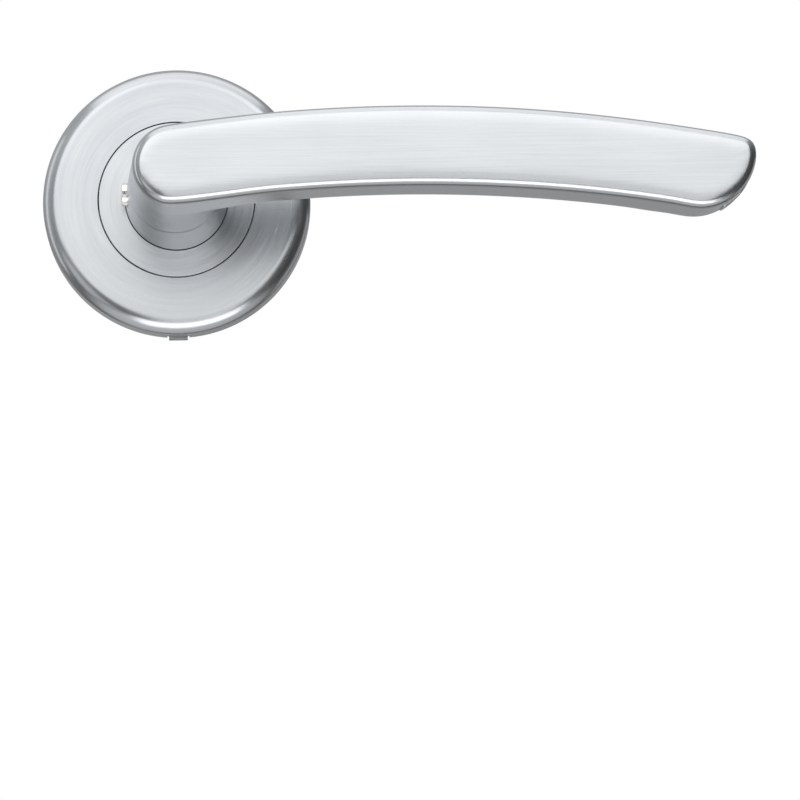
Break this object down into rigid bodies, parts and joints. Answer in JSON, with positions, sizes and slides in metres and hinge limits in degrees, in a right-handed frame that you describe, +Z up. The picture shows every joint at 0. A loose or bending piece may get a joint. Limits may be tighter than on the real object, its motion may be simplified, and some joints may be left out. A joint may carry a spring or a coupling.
{
  "type": "lever door handle on a round rose",
  "caption": "Arched bar lever on a round rose: one side of a lever set, spring-returned, with a square spindle socket and hidden fixing holes.",
  "frame": {"origin": "spindle axis at the door face, which is the back of the rose", "axes": "+X along the lever to its tip, +Y into the door along the spindle axis, +Z up"},
  "size_m": [0.1309, 0.0653, 0.0525],
  "materials": {
    "satin_steel": "satin brushed stainless",
    "plain_steel": "plain rolled steel",
    "dark_steel": "dark hardened steel",
    "cast_base": "dull die casting",
    "nylon": "black nylon"
  },
  "bodies": {
    "rose_base": {"sub_rose": "cast_base", "bearing_collar": "satin_steel", "bearing_bush": "nylon", "cover_clip_1": "plain_steel", "cover_clip_2": "plain_steel", "cover_clip_3": "plain_steel", "back_plate": "plain_steel", "back_plate_screw_1": "dark_steel", "back_plate_screw_2": "dark_steel", "back_plate_screw_3": "dark_steel", "return_spring": "plain_steel", "stop_buffer_upper": "nylon", "stop_buffer_lower": "nylon"},
    "cover": {"rose_cover": "satin_steel"},
    "lever": {"lever_shell": "satin_steel", "tip_plug": "satin_steel", "spindle_hub": "plain_steel", "drive_plate": "plain_steel", "retaining_ring": "dark_steel", "grub_screw": "plain_steel"}
  },
  "joints": [
    {"name": "lever_turn", "type": "hinge", "parent": "rose_base", "child": "lever", "pos_m": [0, 0, 0], "axis": [0, 1, 0], "range_deg": [0, 45], "stiffness_Nm_per_rad": 0.6, "springref_deg": -45.84, "deforming": ["return_spring"]},
    {"name": "cover_slide", "type": "slide", "parent": "rose_base", "child": "cover", "axis": [0, -1, 0], "range_m": [0, 0.03]}
  ]
}
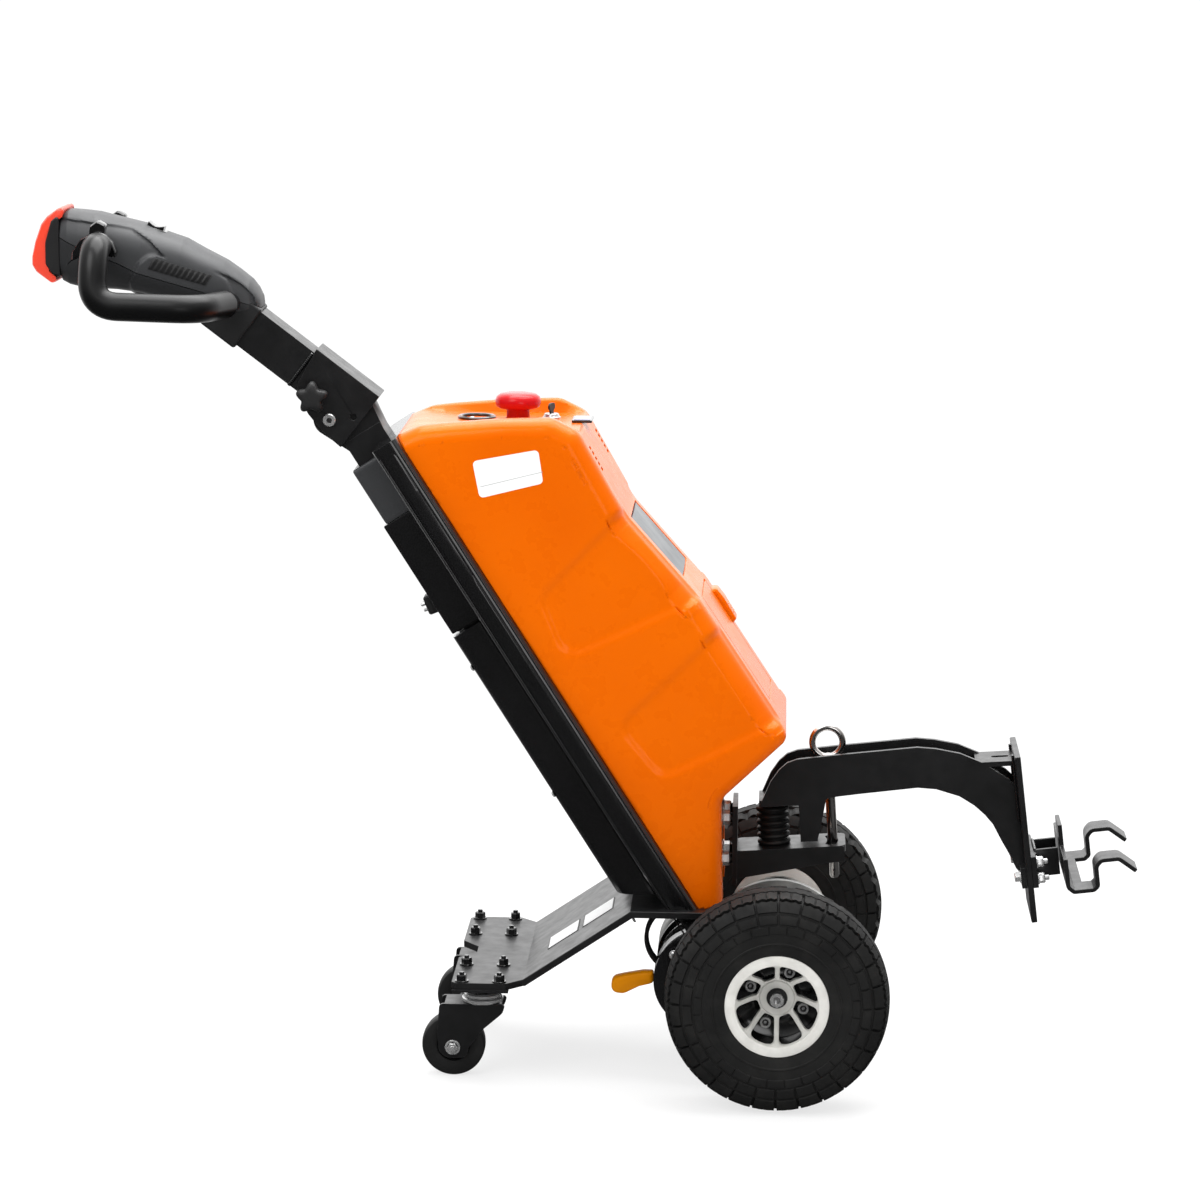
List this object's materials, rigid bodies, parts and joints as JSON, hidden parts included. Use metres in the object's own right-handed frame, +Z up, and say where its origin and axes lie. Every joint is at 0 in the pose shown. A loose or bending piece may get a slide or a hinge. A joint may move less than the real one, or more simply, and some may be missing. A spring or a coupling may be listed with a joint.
{
  "type": "electric tugger",
  "caption": "Walk-behind electric tugger: orange hood on a bent base plate, drive wheels, swivel casters, folding tiller with loop grips, and a swinging tow arm with a two-prong hook.",
  "frame": {"origin": "on the floor, under the middle of the machine's length and width", "axes": "+X forward to the tow hook, +Y to the machine's left, +Z up"},
  "size_m": [1.3106, 0.522, 1.0098],
  "materials": {
    "orange_shell": "glossy orange moulding",
    "smoked_window": "smoked grey panel",
    "black_gloss": "glossy black moulding",
    "black_paint": "satin black powder coat",
    "grey_sleeve": "grey satin paint",
    "battery_case": "matt dark grey moulding",
    "tyre_rubber": "matt black tread rubber",
    "rim_metal": "polished cast alloy",
    "bright_steel": "bright zinc plate",
    "cast_alloy": "bead-blasted cast alloy",
    "motor_black": "black enamel",
    "lever_yellow": "yellow dip coating",
    "cable_black": "black cable sheath",
    "bellows_black": "ribbed black rubber",
    "caster_tread": "black caster tread",
    "stop_red": "glossy red mushroom",
    "key_metal": "plated key and barrel",
    "display_dark": "dark display glass",
    "plug_black": "black plug moulding",
    "head_upper_grey": "fine-textured grey moulding",
    "head_lower_grey": "fine-textured dark grey moulding",
    "collar_black": "glossy black collar",
    "bumper_red": "satin red-orange bumper",
    "grip_rubber": "soft dark grey grip",
    "control_black": "glossy black control",
    "knob_black": "black phenolic knob"
  },
  "bodies": {
    "frame": {"base_plate": "black_paint", "caster_plates": "black_paint", "mast": "black_paint", "mast_sleeve": "grey_sleeve", "mast_cover": "black_gloss", "back_cover": "black_gloss", "rear_tray": "black_gloss", "hood": "orange_shell", "hood_window": "smoked_window", "hood_latch": "orange_shell", "battery": "battery_case", "front_upright": "black_paint", "drawbar": "black_paint", "kingpin": "bright_steel", "transaxle_housing": "cast_alloy", "axle_tubes": "cast_alloy", "motor": "motor_black", "brake_unit": "motor_black", "brake_release_lever": "lever_yellow", "motor_cables": "cable_black", "emergency_stop": "stop_red", "key_switch": "key_metal", "battery_display": "display_dark", "charge_socket": "black_gloss", "charger_plug": "plug_black"},
    "left_drive_wheel": {"left_tyre": "tyre_rubber", "left_rim": "rim_metal", "left_half_shaft": "bright_steel"},
    "right_drive_wheel": {"right_tyre": "tyre_rubber", "right_rim": "rim_metal", "right_half_shaft": "bright_steel"},
    "left_caster": {"left_caster_fork": "black_paint"},
    "left_caster_roller": {"left_caster_wheel": "caster_tread"},
    "right_caster": {"right_caster_fork": "black_paint"},
    "right_caster_roller": {"right_caster_wheel": "caster_tread"},
    "tiller": {"tiller_tube": "black_paint", "fold_bracket": "black_paint", "fold_bolt": "bright_steel", "star_knob": "knob_black", "tiller_collar": "collar_black", "head_upper_shell": "head_upper_grey", "head_lower_shell": "head_lower_grey", "head_bumper": "bumper_red", "left_grip": "grip_rubber", "right_grip": "grip_rubber", "left_throttle": "control_black", "right_throttle": "control_black", "rocker_switch": "control_black"},
    "tow_arm": {"tow_arm": "black_paint", "swivel_barrel": "bellows_black", "hitch_plate": "black_paint", "hook_bracket": "black_paint", "fork_hook": "black_paint"},
    "hitch_pin": {"hitch_pin": "bright_steel"}
  },
  "joints": [
    {"name": "left_wheel_spin", "type": "hinge", "parent": "frame", "child": "left_drive_wheel", "pos_m": [0.2366, 0.215, 0.13], "axis": [0, 1, 0], "continuous": true},
    {"name": "right_wheel_spin", "type": "hinge", "parent": "frame", "child": "right_drive_wheel", "pos_m": [0.2366, -0.215, 0.13], "axis": [0, 1, 0], "continuous": true},
    {"name": "left_caster_swivel", "type": "hinge", "parent": "frame", "child": "left_caster", "pos_m": [-0.1114, 0.1075, 0.09], "axis": [0, 0, 1], "continuous": true},
    {"name": "left_caster_roll", "type": "hinge", "parent": "left_caster", "child": "left_caster_roller", "pos_m": [-0.1454, 0.1075, 0.0375], "axis": [0, 1, 0], "continuous": true},
    {"name": "right_caster_swivel", "type": "hinge", "parent": "frame", "child": "right_caster", "pos_m": [-0.1114, -0.1075, 0.09], "axis": [0, 0, 1], "continuous": true},
    {"name": "right_caster_roll", "type": "hinge", "parent": "right_caster", "child": "right_caster_roller", "pos_m": [-0.1454, -0.1075, 0.0375], "axis": [0, 1, 0], "continuous": true},
    {"name": "tiller_fold", "type": "hinge", "parent": "frame", "child": "tiller", "pos_m": [-0.29944, 0, 0.76982], "axis": [0, -1, 0], "range_deg": [0, 115]},
    {"name": "arm_swing", "type": "hinge", "parent": "frame", "child": "tow_arm", "pos_m": [0.2306, 0, 0.262], "axis": [-0.0698, 0, 0.9976], "range_deg": [-15, 15]},
    {"name": "hitch_pin_lift", "type": "slide", "parent": "tow_arm", "child": "hitch_pin", "axis": [-0.0698, 0, 0.9976], "range_m": [0, 0.14]}
  ]
}
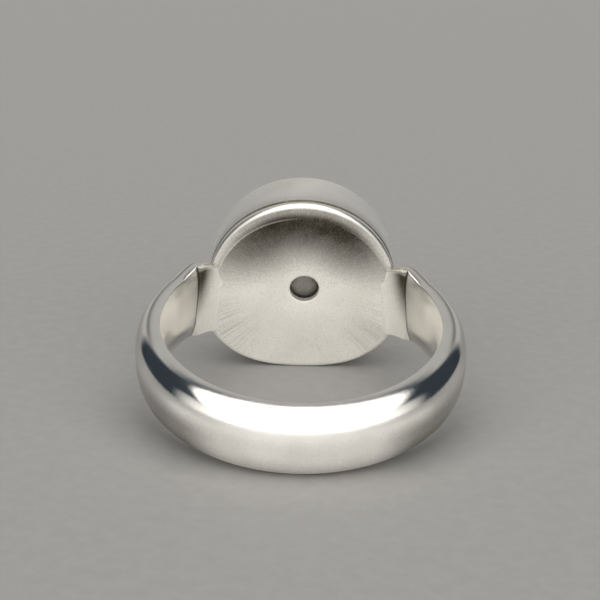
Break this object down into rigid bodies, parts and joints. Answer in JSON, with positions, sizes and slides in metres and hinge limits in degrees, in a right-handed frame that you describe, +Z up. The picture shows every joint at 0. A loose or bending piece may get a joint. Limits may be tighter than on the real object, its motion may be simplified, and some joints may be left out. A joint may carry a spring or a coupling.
{
  "type": "signet ring",
  "caption": "Silver signet ring: domed comfort-fit band flaring into a shallow round head with a flat bordered seal face and a vented back plate, lying on its side.",
  "frame": {"origin": "middle of the resting footprint, on the table", "axes": "+Z up, +Y from the palm side of the band towards the seal, +X across the head; the finger axis leans back from +Z by the tilt at which the head's edge and the palm side both touch the table"},
  "size_m": [0.0236, 0.0272, 0.015],
  "materials": {
    "polished_silver": "polished sterling silver, worn with fine scratches",
    "satin_silver": "satin sterling silver with fine scratches",
    "silver_solder": "silver solder, filed flush"
  },
  "bodies": {
    "root": {"shank": "polished_silver", "shank_solder_left": "silver_solder", "shank_solder_right": "silver_solder", "back_plate": "satin_silver", "back_plate_solder": "silver_solder", "head_wall": "satin_silver", "seal_plate": "polished_silver", "seal_plate_solder": "silver_solder"}
  },
  "joints": []
}
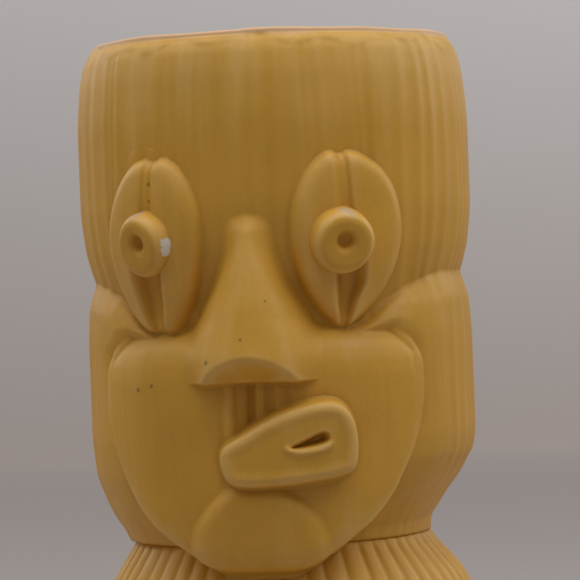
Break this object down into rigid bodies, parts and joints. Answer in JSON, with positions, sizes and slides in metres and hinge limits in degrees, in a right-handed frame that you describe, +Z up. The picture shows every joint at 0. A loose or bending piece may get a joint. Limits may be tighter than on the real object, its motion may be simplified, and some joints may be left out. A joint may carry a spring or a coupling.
{
  "type": "tiki mug",
  "caption": "Tall glazed ceramic tiki mug: an open cup shaped as a fluted head with leaf eyes, a long nose and a crooked mouth.",
  "frame": {"origin": "on the table, under the middle of the bounding box; the cup's axis stands 4.2 mm behind it, at y = +0.0042", "axes": "+Z up out of the cup's mouth, -Y the way the face looks, +X to the viewer's right"},
  "size_m": [0.083, 0.0914, 0.16],
  "materials": {
    "glaze": "satin mustard-yellow glaze, thin and paler on edges and ridges, thicker and browner in grooves",
    "bare_clay": "bare fired clay, matt"
  },
  "bodies": {
    "root": {"foot_ring": "bare_clay", "torso_vessel": "glaze", "head_vessel": "glaze", "back_hair": "glaze", "side_lock_left": "glaze", "side_lock_right": "glaze", "cheek_left": "glaze", "cheek_right": "glaze", "chin": "glaze", "upper_lip": "glaze", "nose": "glaze", "mouth": "glaze", "eye_left_inner_lid": "glaze", "eye_left_outer_lid": "glaze", "eye_right_inner_lid": "glaze", "eye_right_outer_lid": "glaze", "pupil_left": "glaze", "pupil_right": "glaze"}
  },
  "joints": []
}
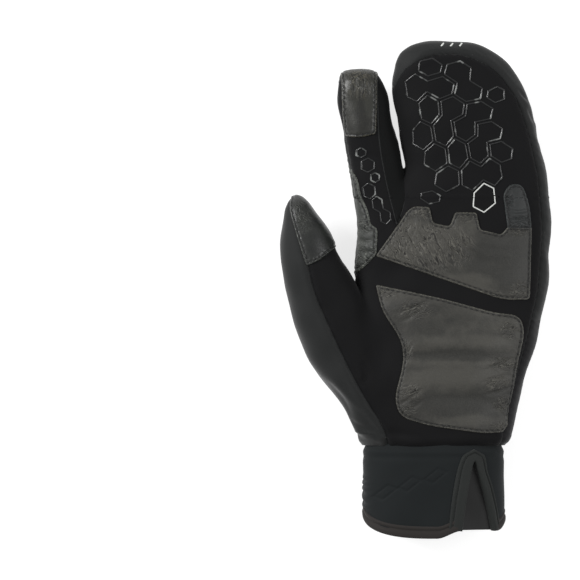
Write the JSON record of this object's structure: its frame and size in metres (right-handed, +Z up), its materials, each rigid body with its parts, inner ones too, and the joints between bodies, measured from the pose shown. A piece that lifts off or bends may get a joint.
────────
Check each line of the entries for the string "shown". Copy the lines that have it.

*CORRECT RESPONSE*
List this object's materials, rigid bodies, parts and joints as JSON, hidden parts included. Use metres in the object's own right-handed frame, +Z up, and say where its origin and axes lie. Every joint is at 0 in the pose shown. A loose or bending piece may get a slide or a hinge. A joint may move less than the real one, or more simply, and some may be missing. A spring or a coupling may be listed with a joint.
Write the JSON record of this object's structure: its frame and size in metres (right-handed, +Z up), its materials, each rigid body with its parts, inner ones too, and the joints between bodies, measured from the pose shown. A piece that lifts off or bends may get a joint.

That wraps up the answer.